* Start *

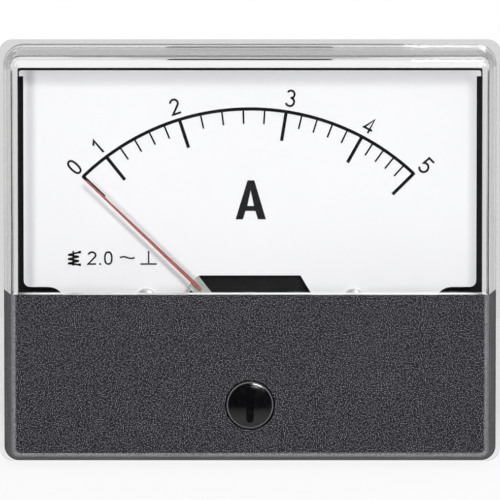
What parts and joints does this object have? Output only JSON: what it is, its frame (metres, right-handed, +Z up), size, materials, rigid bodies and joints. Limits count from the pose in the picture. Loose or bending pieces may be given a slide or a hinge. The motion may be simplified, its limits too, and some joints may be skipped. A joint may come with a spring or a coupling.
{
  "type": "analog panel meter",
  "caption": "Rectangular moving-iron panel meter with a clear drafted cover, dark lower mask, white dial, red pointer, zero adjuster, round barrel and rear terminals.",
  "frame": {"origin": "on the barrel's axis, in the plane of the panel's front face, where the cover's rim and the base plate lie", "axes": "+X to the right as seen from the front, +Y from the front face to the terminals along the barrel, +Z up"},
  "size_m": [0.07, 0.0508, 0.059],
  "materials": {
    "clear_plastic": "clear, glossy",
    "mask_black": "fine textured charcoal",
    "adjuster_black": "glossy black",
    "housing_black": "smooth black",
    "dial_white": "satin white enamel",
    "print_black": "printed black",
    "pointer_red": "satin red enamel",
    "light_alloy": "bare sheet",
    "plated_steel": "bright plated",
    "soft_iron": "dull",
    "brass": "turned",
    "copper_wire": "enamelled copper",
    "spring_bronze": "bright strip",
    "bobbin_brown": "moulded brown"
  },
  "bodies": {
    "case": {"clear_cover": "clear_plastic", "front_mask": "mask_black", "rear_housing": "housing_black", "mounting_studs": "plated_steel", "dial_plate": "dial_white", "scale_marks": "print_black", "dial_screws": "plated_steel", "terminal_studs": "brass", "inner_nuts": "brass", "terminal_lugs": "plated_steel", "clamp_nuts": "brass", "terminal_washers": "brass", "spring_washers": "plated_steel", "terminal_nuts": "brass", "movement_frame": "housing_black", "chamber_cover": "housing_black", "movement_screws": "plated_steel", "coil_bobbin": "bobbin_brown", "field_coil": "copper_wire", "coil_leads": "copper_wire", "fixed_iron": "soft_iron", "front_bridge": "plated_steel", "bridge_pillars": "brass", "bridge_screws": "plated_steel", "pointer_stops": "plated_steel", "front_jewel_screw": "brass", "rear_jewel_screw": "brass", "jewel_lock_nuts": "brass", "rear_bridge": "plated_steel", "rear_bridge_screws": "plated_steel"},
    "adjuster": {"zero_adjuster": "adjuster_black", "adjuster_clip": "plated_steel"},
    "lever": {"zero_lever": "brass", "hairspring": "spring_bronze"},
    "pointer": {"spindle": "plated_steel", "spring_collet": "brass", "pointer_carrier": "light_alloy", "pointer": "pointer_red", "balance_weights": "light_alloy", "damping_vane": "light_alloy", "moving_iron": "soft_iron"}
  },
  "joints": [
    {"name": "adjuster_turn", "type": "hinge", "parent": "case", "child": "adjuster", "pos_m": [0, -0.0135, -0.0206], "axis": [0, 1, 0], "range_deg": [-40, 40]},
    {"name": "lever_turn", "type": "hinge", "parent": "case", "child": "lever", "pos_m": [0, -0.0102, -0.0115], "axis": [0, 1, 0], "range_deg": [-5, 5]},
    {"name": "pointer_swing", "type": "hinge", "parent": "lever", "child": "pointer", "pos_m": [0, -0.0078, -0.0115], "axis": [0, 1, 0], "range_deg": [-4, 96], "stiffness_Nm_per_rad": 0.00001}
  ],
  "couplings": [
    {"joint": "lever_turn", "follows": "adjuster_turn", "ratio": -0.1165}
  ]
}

* End *
* Start *

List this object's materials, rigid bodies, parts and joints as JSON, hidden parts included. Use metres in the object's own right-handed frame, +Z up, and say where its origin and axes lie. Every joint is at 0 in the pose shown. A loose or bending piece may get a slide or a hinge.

* End *

» **PROMPT**
Whichever lines contain the string "rigid", select and copy them.

» **RESPONSE**
What parts and joints does this object have? Output only JSON: what it is, its frame (metres, right-handed, +Z up), size, materials, rigid bodies and joints. Limits count from the pose in the picture. Loose or bending pieces may be given a slide or a hinge. The motion may be simplified, its limits too, and some joints may be skipped. A joint may come with a spring or a coupling.
List this object's materials, rigid bodies, parts and joints as JSON, hidden parts included. Use metres in the object's own right-handed frame, +Z up, and say where its origin and axes lie. Every joint is at 0 in the pose shown. A loose or bending piece may get a slide or a hinge.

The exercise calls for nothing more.